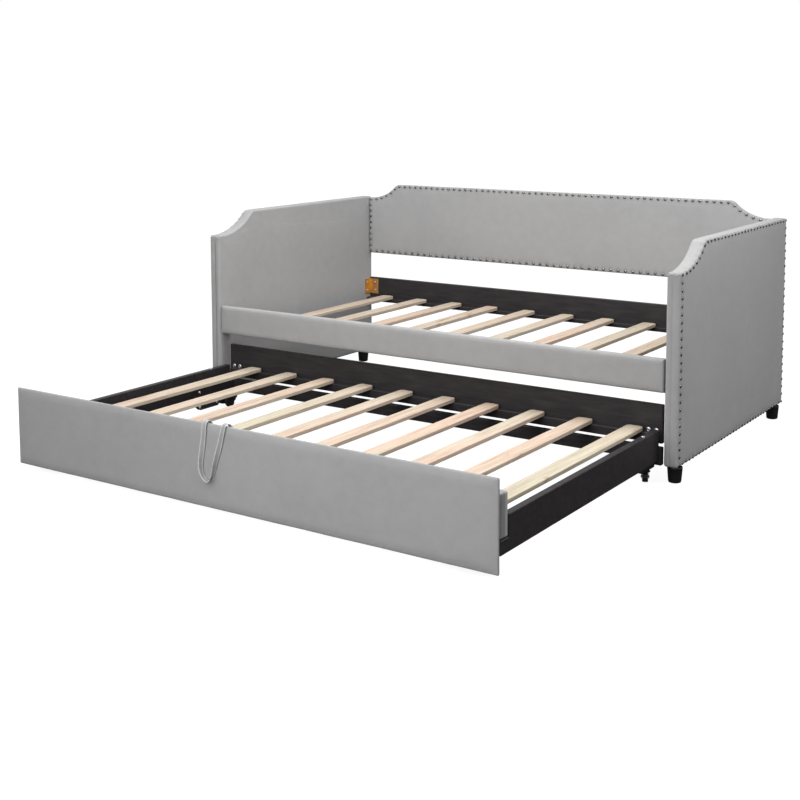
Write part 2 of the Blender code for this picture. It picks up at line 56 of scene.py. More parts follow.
# ---------------------------------------------------------------- camera and strap
CAMERA_PLACE = (2.584, -3.949, 1.300)
CAMERA_PITCH = 0.101
CAMERA_YAW = 0.594
CAMERA_ROLL = -0.003
CAMERA_LENS = 58.33
CAMERA_SHIFT = -0.225


def add_camera():
    data = bpy.data.cameras.new("camera")
    data.lens = CAMERA_LENS
    data.sensor_width = 36.0
    data.shift_y = CAMERA_SHIFT
    data.clip_start = 0.05
    data.clip_end = 500.0
    camera = bpy.data.objects.new("camera", data)
    camera.location = CAMERA_PLACE
    aim = (Matrix.Rotation(CAMERA_YAW, 3, "Z") @ Matrix.Rotation(math.pi / 2 - CAMERA_PITCH, 3, "X")
           @ Matrix.Rotation(CAMERA_ROLL, 3, "Z"))
    camera.rotation_euler = aim.to_euler()
    SCENE.collection.objects.link(camera)
    SCENE.camera = camera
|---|
(Exercise) Each line of the material should be echoed exactly.

(Solution)
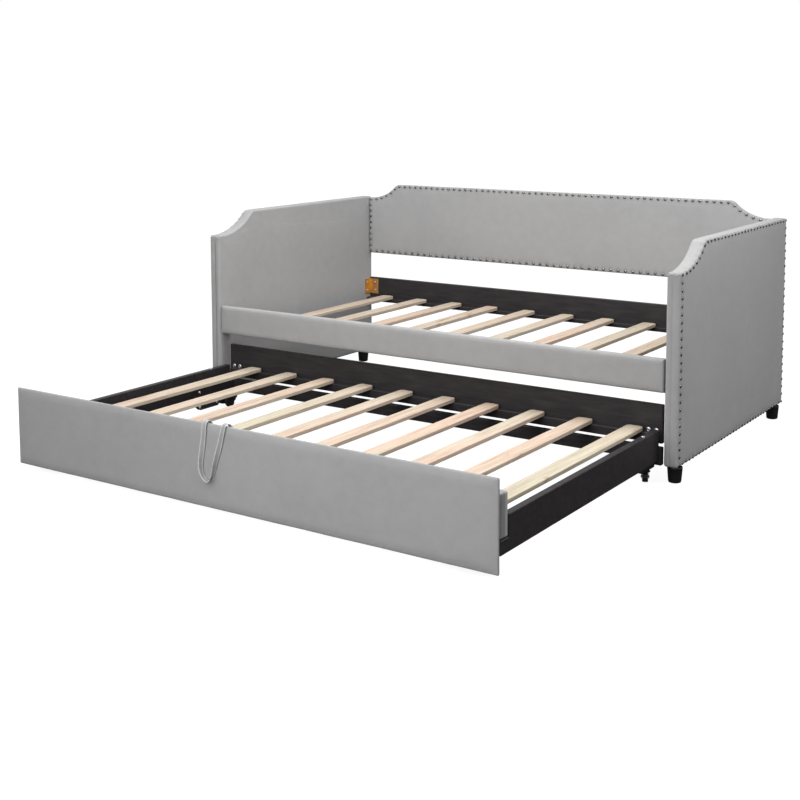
Write part 2 of the Blender code for this picture. It picks up at line 56 of scene.py. More parts follow.
# ---------------------------------------------------------------- camera and strap
CAMERA_PLACE = (2.584, -3.949, 1.300)
CAMERA_PITCH = 0.101
CAMERA_YAW = 0.594
CAMERA_ROLL = -0.003
CAMERA_LENS = 58.33
CAMERA_SHIFT = -0.225


def add_camera():
    data = bpy.data.cameras.new("camera")
    data.lens = CAMERA_LENS
    data.sensor_width = 36.0
    data.shift_y = CAMERA_SHIFT
    data.clip_start = 0.05
    data.clip_end = 500.0
    camera = bpy.data.objects.new("camera", data)
    camera.location = CAMERA_PLACE
    aim = (Matrix.Rotation(CAMERA_YAW, 3, "Z") @ Matrix.Rotation(math.pi / 2 - CAMERA_PITCH, 3, "X")
           @ Matrix.Rotation(CAMERA_ROLL, 3, "Z"))
    camera.rotation_euler = aim.to_euler()
    SCENE.collection.objects.link(camera)
    SCENE.camera = camera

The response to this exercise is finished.